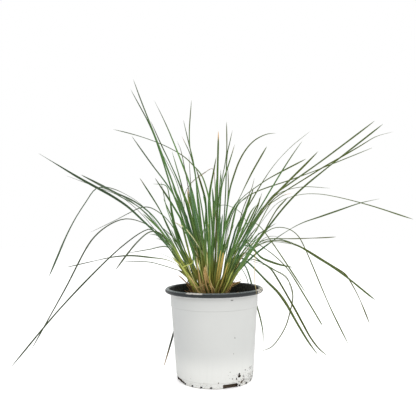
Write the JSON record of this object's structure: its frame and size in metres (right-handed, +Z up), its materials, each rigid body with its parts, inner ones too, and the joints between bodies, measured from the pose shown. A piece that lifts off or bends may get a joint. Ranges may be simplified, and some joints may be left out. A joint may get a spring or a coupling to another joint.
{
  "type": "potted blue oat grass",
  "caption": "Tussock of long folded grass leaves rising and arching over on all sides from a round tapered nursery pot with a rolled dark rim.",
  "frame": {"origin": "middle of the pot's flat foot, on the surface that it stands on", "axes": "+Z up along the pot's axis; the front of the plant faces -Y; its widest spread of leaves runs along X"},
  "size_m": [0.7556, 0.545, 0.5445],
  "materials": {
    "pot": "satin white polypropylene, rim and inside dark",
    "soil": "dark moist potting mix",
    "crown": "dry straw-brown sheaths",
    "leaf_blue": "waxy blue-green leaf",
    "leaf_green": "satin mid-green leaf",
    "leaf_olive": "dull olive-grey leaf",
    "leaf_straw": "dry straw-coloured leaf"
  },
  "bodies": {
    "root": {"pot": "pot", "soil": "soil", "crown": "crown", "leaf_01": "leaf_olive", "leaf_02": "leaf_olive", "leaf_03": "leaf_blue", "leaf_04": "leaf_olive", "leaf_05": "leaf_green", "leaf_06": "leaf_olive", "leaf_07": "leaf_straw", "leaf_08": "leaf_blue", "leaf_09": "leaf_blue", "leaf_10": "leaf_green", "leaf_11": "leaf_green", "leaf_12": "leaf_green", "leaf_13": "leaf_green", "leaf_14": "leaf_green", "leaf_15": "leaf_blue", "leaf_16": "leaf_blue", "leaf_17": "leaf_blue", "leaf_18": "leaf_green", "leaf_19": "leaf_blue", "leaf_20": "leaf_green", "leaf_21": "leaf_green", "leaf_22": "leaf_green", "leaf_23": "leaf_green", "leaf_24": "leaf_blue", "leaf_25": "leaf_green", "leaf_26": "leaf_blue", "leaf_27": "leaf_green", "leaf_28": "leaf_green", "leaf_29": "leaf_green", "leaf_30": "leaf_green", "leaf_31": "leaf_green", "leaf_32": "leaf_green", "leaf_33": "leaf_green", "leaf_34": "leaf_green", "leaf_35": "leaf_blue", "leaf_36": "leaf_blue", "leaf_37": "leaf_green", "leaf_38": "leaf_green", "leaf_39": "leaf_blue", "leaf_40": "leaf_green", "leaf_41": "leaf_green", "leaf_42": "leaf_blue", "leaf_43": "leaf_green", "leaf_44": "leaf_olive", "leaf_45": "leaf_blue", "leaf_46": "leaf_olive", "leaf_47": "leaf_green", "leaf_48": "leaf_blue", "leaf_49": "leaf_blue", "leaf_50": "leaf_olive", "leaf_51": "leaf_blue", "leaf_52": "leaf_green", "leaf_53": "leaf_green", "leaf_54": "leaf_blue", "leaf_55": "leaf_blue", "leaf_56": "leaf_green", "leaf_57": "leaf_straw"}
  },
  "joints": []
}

What is expected: Please output the entire listing exactly as it stands.

Task answer:
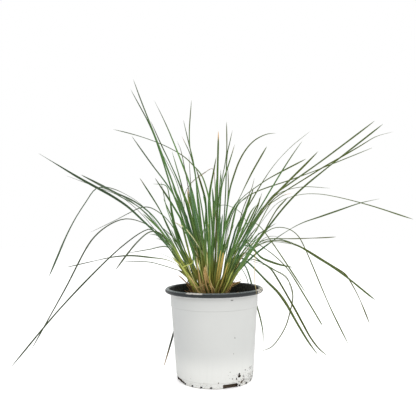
Write the JSON record of this object's structure: its frame and size in metres (right-handed, +Z up), its materials, each rigid body with its parts, inner ones too, and the joints between bodies, measured from the pose shown. A piece that lifts off or bends may get a joint. Ranges may be simplified, and some joints may be left out. A joint may get a spring or a coupling to another joint.
{
  "type": "potted blue oat grass",
  "caption": "Tussock of long folded grass leaves rising and arching over on all sides from a round tapered nursery pot with a rolled dark rim.",
  "frame": {"origin": "middle of the pot's flat foot, on the surface that it stands on", "axes": "+Z up along the pot's axis; the front of the plant faces -Y; its widest spread of leaves runs along X"},
  "size_m": [0.7556, 0.545, 0.5445],
  "materials": {
    "pot": "satin white polypropylene, rim and inside dark",
    "soil": "dark moist potting mix",
    "crown": "dry straw-brown sheaths",
    "leaf_blue": "waxy blue-green leaf",
    "leaf_green": "satin mid-green leaf",
    "leaf_olive": "dull olive-grey leaf",
    "leaf_straw": "dry straw-coloured leaf"
  },
  "bodies": {
    "root": {"pot": "pot", "soil": "soil", "crown": "crown", "leaf_01": "leaf_olive", "leaf_02": "leaf_olive", "leaf_03": "leaf_blue", "leaf_04": "leaf_olive", "leaf_05": "leaf_green", "leaf_06": "leaf_olive", "leaf_07": "leaf_straw", "leaf_08": "leaf_blue", "leaf_09": "leaf_blue", "leaf_10": "leaf_green", "leaf_11": "leaf_green", "leaf_12": "leaf_green", "leaf_13": "leaf_green", "leaf_14": "leaf_green", "leaf_15": "leaf_blue", "leaf_16": "leaf_blue", "leaf_17": "leaf_blue", "leaf_18": "leaf_green", "leaf_19": "leaf_blue", "leaf_20": "leaf_green", "leaf_21": "leaf_green", "leaf_22": "leaf_green", "leaf_23": "leaf_green", "leaf_24": "leaf_blue", "leaf_25": "leaf_green", "leaf_26": "leaf_blue", "leaf_27": "leaf_green", "leaf_28": "leaf_green", "leaf_29": "leaf_green", "leaf_30": "leaf_green", "leaf_31": "leaf_green", "leaf_32": "leaf_green", "leaf_33": "leaf_green", "leaf_34": "leaf_green", "leaf_35": "leaf_blue", "leaf_36": "leaf_blue", "leaf_37": "leaf_green", "leaf_38": "leaf_green", "leaf_39": "leaf_blue", "leaf_40": "leaf_green", "leaf_41": "leaf_green", "leaf_42": "leaf_blue", "leaf_43": "leaf_green", "leaf_44": "leaf_olive", "leaf_45": "leaf_blue", "leaf_46": "leaf_olive", "leaf_47": "leaf_green", "leaf_48": "leaf_blue", "leaf_49": "leaf_blue", "leaf_50": "leaf_olive", "leaf_51": "leaf_blue", "leaf_52": "leaf_green", "leaf_53": "leaf_green", "leaf_54": "leaf_blue", "leaf_55": "leaf_blue", "leaf_56": "leaf_green", "leaf_57": "leaf_straw"}
  },
  "joints": []
}